Woods’ issue is more latter than former.

“He kind of knocked his back out of whack,” Begay said. “For those of us that have had that, you can go months and months and months with no problems, and all of a sudden you try to lift the couch that you could lift when you were 21 (but) unfortunately you’re 41 now. (You’re) trying to lift the same couch to move it across the room because your wife’s asked you to, (but) you throw your back out. It’s one of those things where you end up lying on the floor, and then you go to the chiropractor and he pops your back into place and all of a sudden you’re good to go. That’s kind of what happened with Tiger. He got his back worked on, got everything back in alignment and now he’s ready to play in the PGA Championship.”

That’s all well and good, but Woods hasn’t won a major since 2008. How do we explain the electric atmosphere at Wednesday’s practice round? Why does Woods still hold such a magnetic personality?

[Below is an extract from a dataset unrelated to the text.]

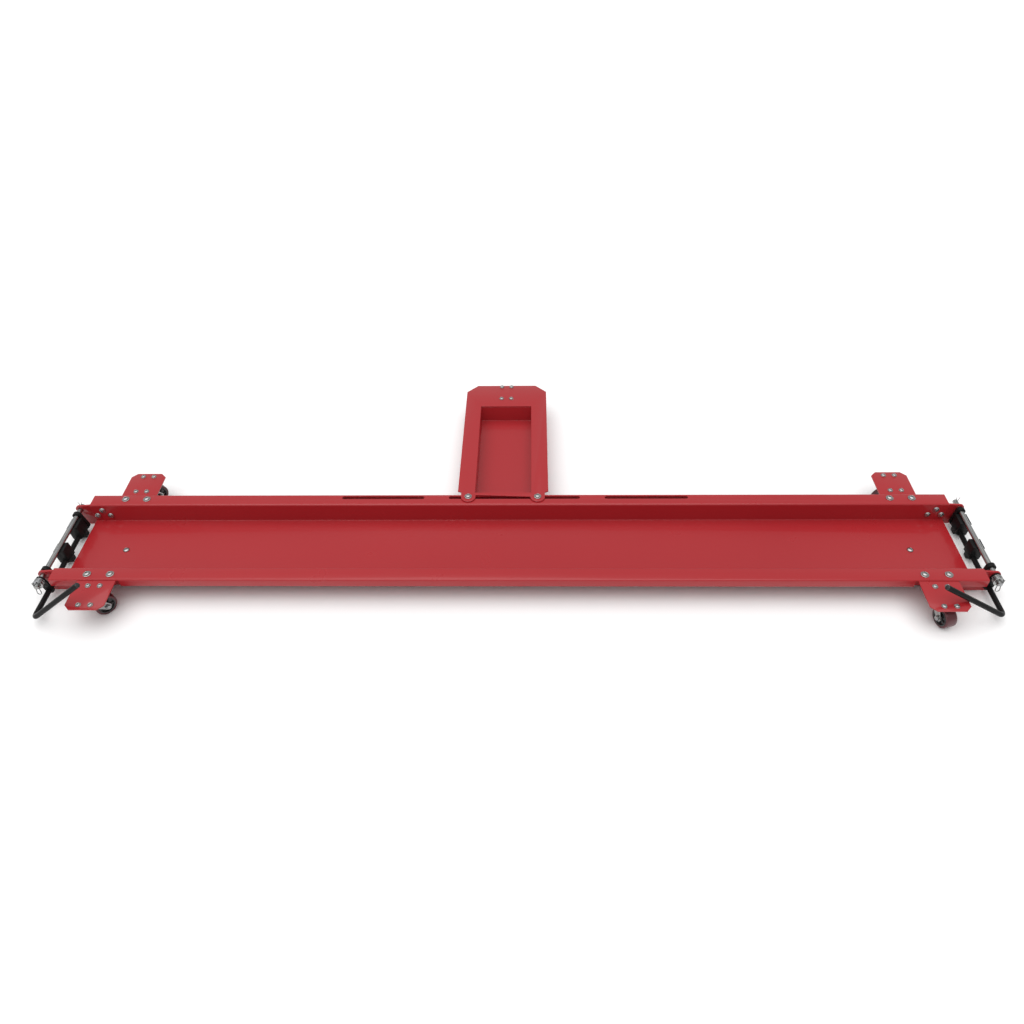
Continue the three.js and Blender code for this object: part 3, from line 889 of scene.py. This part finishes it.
# ------------------------------------------------------------------------------ casters
@dataclass
class Caster:
    """A 50 mm swivel caster: mounting plate, ball race, fork and a wheel with its tread."""

    shop: Paintshop
    datum: Datum
    wheel_radius: float = 25.0
    half_width: float = 14.0
    race_radius: float = 20.0
    corner: float = 6 * MM  # rounding of the mounting plate's corners
    ribs: int = 6
    tread_inset: float = 1.4  # of the tread's sides from the core's
    tread_play: float = 0.3  # of the tread from the full wheel radius

    def build(self) -> None:
        """Model the wheel's parts once and fit five casters."""
        masters = [self.core(), self.tread(), self.hub_cap()]
        for place in Place:
            self.mounting(place)
            self.fork(place)
            self.wheel(place, *masters)
        Workshop.discard(*masters)

    def mounting(self, place: Place) -> None:
        """Model the pressed mounting plate and the upper cup of its ball race.

        Args:
            place: The caster.
        """
        node = f"caster_plate_{place.value}"
        low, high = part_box(node)
        centre = self.datum.swivel(place)
        plate = Workshop.block(
            "mounting", Vector((low.x, low.y, high.z - self.datum.plate_gauge)), high.copy()
        )
        with Workshop.editing(plate):
            self.select_upright_edges(plate)
            bpy.ops.mesh.bevel(offset=self.corner, segments=6)
        Workshop.round_edges(plate, 0.4 * MM, 2)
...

Why are people still so drawn to him?

“They say when Michael Jordan goes to an outing or an event, he still commands a tremendous amount of attention and energy and can kind of elevate the stature of an event just by showing up,” Begay said, making a parallel. “I think there’s two reasons (for Woods). In 1997, when Tiger won the Masters by a record 12 shots, he attracted a lot of non-golf fans, but (they) were sports fans that liked to see people win and liked to see people do well. He attracted those types of people into golf, so he pulled in a whole other demographic of sports fan that wasn’t already following golf.”

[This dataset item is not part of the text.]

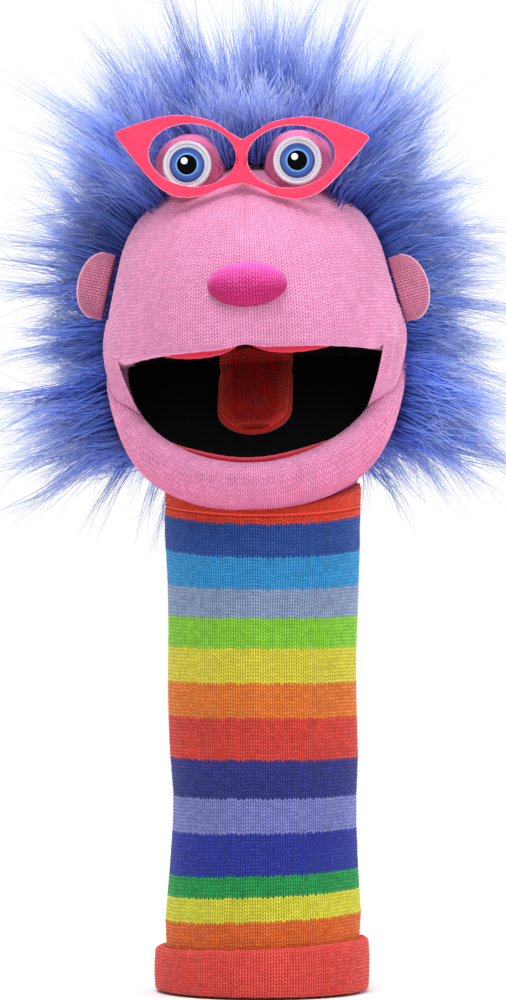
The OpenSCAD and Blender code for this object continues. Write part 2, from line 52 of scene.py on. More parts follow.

And then the infidelity scandal surfaced in 2009.

“Instead of looking for Tiger Woods on the sports page, we could find him on tabloids and different magazines that were more confined to celebrity gossip,” Begay said. “And it pulled in a whole other set of fans – maybe not even sports fans but just people that like following celebrities because of their lifestyle and because of the storyline. I think that’s where we’re at now.”

“There’s a whole section of people that are there to see him succeed and hoping that he does, and there’s a whole section of people that are hoping that he fails and are going to tune in to watch.”

Rory McIlroy is the favorite to win his second PGA Championship in three years, but it would be great for golf if Woods is in contention Sunday. But first, he has to make the cut.

“I think he’s going to play his way into the weekend,” Begay said. “It’s going to come down to hitting a few more fairways and taking advantage of those opportunities when they come up.”